Translation:This is my live-in partner.

September 9, 2015



I would say "common law wife" if I really would like to point out that I live together with my partner. "Common law husband" and "common law partner" would work as well depending on constellation. Any native English speakers confirming that?

  • 1429

"Common-law wife" (or husband) is not a term I have heard in years. Partner is more usual. Before we got married, my husband always called me his ever-lovin'. He would put that on forms, much to people's confusion & amusement. And if you want awkward, the U.S. census in the 80s used POSSLQ: Persons of Opposite Sex Sharing Living Quarters.


Charles Osgood even wrote a poem on that acronym, with apologies to John Donne:

Come live with me and be my love,

And we will some new pleasures prove

Of golden sands and crystal brooks

With silken lines, and silver hooks.

There's nothing that I wouldn't do

If you would be my POSSLQ.

You live with me, and I with you,

And you will be my POSSLQ.

I'll be your friend and so much more;

That's what a POSSLQ is for.

And everything we will confess;

Yes, even to the IRS.

Some day on what we both may earn,

Perhaps we'll file a joint return.

You'll share my pad, my taxes, joint;

You'll share my life - up to a point!

And that you'll be so glad to do,

Because you'll be my POSSLQ.

  • 1429

Takk, William IV. Have a lingot for that verse.


In French in Quebec "conjoint/conjointe" ("spouse") is used whether or not you are married. The traditional term for "wife," "femme" can be ambiguous since it also means "woman." ("Mari" ("husband") is unambiguous.)


Curious: would anyone really say this?? Without chuckling afterward?

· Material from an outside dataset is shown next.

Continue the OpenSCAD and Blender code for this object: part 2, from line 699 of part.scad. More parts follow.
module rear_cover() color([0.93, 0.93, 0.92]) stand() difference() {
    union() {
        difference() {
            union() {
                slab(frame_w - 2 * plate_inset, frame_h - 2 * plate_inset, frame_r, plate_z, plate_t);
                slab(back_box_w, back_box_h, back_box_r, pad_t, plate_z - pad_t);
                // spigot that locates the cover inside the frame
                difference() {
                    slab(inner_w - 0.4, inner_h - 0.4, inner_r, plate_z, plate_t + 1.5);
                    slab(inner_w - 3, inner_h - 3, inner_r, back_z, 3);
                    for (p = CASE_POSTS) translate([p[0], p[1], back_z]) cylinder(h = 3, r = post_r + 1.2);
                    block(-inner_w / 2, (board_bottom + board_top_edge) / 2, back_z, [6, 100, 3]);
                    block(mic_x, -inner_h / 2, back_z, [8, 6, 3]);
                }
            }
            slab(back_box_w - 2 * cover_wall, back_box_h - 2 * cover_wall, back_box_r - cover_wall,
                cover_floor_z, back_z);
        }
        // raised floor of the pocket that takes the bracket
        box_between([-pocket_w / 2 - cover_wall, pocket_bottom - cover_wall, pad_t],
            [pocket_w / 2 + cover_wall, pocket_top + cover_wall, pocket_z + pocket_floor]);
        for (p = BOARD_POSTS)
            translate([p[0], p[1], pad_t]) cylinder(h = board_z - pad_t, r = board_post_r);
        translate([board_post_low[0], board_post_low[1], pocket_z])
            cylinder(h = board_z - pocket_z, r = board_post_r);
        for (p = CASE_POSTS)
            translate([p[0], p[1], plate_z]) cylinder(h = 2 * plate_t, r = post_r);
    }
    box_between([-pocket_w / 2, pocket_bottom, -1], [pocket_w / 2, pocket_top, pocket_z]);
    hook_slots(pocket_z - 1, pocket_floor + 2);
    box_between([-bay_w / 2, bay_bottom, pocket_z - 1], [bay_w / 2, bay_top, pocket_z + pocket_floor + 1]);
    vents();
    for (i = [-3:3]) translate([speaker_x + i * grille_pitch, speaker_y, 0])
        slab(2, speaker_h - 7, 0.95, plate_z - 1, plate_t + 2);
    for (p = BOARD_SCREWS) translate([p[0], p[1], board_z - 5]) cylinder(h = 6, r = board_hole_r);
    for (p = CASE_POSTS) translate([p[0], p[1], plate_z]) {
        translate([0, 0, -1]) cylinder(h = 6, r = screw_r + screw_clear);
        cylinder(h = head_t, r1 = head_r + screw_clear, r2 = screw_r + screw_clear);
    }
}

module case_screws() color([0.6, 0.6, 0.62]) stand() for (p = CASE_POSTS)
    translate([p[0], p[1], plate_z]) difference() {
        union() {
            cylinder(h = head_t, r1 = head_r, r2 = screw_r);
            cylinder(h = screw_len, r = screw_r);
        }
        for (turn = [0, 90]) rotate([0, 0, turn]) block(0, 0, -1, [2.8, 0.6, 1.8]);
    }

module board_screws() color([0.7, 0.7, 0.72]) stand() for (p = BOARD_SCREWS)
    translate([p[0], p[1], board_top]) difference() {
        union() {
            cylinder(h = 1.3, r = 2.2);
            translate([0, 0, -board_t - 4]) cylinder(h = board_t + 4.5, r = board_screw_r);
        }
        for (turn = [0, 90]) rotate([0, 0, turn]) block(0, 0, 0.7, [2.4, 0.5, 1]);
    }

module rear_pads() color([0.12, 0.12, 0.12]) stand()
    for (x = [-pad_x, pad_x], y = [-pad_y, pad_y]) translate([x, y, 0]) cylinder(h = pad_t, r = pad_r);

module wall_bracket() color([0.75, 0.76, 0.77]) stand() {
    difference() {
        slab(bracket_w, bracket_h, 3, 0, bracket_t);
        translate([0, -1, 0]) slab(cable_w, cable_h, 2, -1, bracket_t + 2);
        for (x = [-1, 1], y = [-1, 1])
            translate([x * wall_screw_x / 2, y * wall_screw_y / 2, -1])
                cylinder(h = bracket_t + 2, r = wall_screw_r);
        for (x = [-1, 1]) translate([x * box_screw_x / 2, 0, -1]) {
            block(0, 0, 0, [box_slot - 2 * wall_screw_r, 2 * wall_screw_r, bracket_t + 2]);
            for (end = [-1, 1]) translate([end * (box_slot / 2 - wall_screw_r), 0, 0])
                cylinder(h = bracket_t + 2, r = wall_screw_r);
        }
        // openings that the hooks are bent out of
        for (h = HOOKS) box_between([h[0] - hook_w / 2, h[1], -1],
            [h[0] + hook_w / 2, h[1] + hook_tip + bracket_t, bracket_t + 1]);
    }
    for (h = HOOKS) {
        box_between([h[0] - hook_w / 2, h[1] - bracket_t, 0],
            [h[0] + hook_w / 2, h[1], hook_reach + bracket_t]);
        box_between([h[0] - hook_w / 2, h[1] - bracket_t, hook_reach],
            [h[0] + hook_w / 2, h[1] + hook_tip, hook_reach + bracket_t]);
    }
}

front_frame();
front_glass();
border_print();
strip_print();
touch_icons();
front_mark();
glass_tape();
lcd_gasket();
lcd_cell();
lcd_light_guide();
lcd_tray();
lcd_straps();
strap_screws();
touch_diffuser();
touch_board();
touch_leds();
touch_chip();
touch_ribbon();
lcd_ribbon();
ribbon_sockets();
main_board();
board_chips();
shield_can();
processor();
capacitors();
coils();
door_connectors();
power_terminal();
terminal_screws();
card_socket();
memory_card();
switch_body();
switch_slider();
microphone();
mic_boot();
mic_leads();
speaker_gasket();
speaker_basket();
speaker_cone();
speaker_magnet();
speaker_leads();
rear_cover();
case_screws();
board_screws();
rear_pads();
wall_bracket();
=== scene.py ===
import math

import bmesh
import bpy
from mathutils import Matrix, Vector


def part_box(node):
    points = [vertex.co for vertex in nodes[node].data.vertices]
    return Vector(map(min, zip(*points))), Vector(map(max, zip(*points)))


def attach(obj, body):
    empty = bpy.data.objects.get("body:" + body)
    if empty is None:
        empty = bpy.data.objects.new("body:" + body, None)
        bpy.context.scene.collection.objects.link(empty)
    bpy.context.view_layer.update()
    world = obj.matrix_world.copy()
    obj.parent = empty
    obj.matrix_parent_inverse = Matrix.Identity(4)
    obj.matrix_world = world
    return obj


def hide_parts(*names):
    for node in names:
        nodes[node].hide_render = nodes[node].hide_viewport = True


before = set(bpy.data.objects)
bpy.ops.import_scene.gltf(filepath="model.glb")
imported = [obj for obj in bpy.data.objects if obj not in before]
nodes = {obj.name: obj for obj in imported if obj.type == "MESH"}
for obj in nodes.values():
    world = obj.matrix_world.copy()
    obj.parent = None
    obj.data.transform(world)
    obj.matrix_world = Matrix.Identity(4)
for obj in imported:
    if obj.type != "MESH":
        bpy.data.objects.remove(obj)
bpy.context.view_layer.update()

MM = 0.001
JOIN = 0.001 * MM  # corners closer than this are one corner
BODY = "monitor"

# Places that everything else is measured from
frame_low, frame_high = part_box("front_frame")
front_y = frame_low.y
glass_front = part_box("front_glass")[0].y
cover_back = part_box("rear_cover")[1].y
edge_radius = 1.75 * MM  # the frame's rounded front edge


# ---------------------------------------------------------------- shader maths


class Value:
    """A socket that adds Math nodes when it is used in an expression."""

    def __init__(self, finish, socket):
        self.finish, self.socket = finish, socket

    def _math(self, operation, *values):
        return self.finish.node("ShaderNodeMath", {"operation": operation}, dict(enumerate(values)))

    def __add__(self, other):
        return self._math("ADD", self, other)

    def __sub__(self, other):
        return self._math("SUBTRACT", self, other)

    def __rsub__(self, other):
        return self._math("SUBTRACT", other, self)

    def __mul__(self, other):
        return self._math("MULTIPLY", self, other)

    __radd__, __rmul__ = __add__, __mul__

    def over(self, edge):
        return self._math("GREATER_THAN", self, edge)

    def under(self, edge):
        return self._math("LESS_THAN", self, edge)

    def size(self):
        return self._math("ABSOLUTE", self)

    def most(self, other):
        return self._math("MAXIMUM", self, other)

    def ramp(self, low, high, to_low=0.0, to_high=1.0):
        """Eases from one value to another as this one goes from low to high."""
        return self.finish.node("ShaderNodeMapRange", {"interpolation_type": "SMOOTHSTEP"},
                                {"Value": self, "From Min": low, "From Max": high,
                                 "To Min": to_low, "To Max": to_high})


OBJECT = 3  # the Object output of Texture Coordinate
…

Yeah, "samboer" is not at all unusual or weird. In fact, it is quite common. (I'm Norwegian.)


In Norwegian, sure.


There would be chuckling. There's no real English equivalent here. It's like a marriage without the marriage if that makes any sense.


"A marriage without the marriage" is almost exactly what it is. And it does make sense, not least in legal terms. Things are more complex the closer you look at them.

COHABITANT seems to be another term used in English for "samboer". "Cohabitation, sometimes called consensual union or de facto marriage, refers to unmarried heterosexual couples living together in an intimate relationship." (http://family.jrank.org/pages/279/Cohabitation.html). There are surely different definitions depending on culture and legal system.

In Sweden, if you are not married but have a steady relationship with somone you don't live together with, we can call the partner "SÄRBO", which - however - is not a legally defined relationship, as SAMBO is.

Interesting piece of information: "Cohabitation is a common type of partnership in Norway. Cohabitants have some rights if they have joint children, or if they have lived together for five years. Cohabitants can also regulate their relationship through a cohabitation agreement. In Norway, in 2013, 55.2% of children were born outside of marriage." (https://en.wikipedia.org/wiki/Cohabitation)

You can also be married without living together. Even a marriage can be more complex than it may look like at a first glance. ;-)


In Australia, we call it de-facto (partner). And this is what it involves: you live together, are in a relationship but not married. I just checked with a colleague and samboer cannot refer to flatmate (it does indeed imply a relationship)


Citizenship & Immigration Canada states that a common-law partner refers to a person who is living in a conjugal relationship with another person (opposite or same sex), and has done so continuously for a period of at least one year.

But I like the Norwegian one-word description. :-D


don't see why the chuckling. In English though it is more common just to use the word partner rather than cohabitant etc.And in UK English partner is often used in the sense of Samboer


But partners do not necessary have to live together, do they?


In the US, common law husband/wife has a very specific legal definition that doesn't occur in all states and requires a specific length of cohabitation (I've generally heard 7 years, but again, that may vary). I've lived with my partner for almost five years and i wouldn't call him my common law husband. I generally call him my partner, but that still has some connotations of homosexual partnership. US English is just terribly awkward in this regard, even though it's a fairly common relationship arrangement.


That is a common misconception. In the states that still recognize common law marriage, cohabitation alone, regardless of the duration, is never enough to establish a common-law marriage. Generally, the husband and wife have to agree to me married without coercion, be of the legal age to marry, not be already married, live together, and most importantly to hold themselves out to the community as a married couple. The seven-years thing seems to be a complete myth. A few jurisdictions require or required one year of cohabitation to make a valid common-law marriage (in addition to the other requirements). No jurisdiction has ever set seven years as the limit as far as I can tell.


what would someone who just lives in the same apartment without being a partner be called in Norwegian? I am particularly curious because the literal translation of "samboer" to German ("Mitbewohner") means exactly this.


In the U.S. I'd go with "domestic partner" in formal contexts, or simply "boyfriend" or "girlfriend" in informal contexts.


The thing is that 'samboer' is both used both formally (legal term) and informally signalling the fact that you actually live under the same roof as your partner or girl-/boyfriend. The latter is rather the equivalent of 'kjæreste', a word that in itself does not reveal anything about your residential situation. It's probably difficult to find an equivalent in English.


Platonic partner?


Tvertimot, men også boende sammen.


It is offering "sambøren", dibce I mispelled it... Is this a correct form?


No. I've never seen or heard "sambøren" in use, but I think it would have to mean "the burden that we carry together". (A bør, or byrde, is a burden. The sam prefix means sharing it.)

Slightly similar, but totally unrelated words: samband (comms), samvær (being together, but typically used as custody of a child).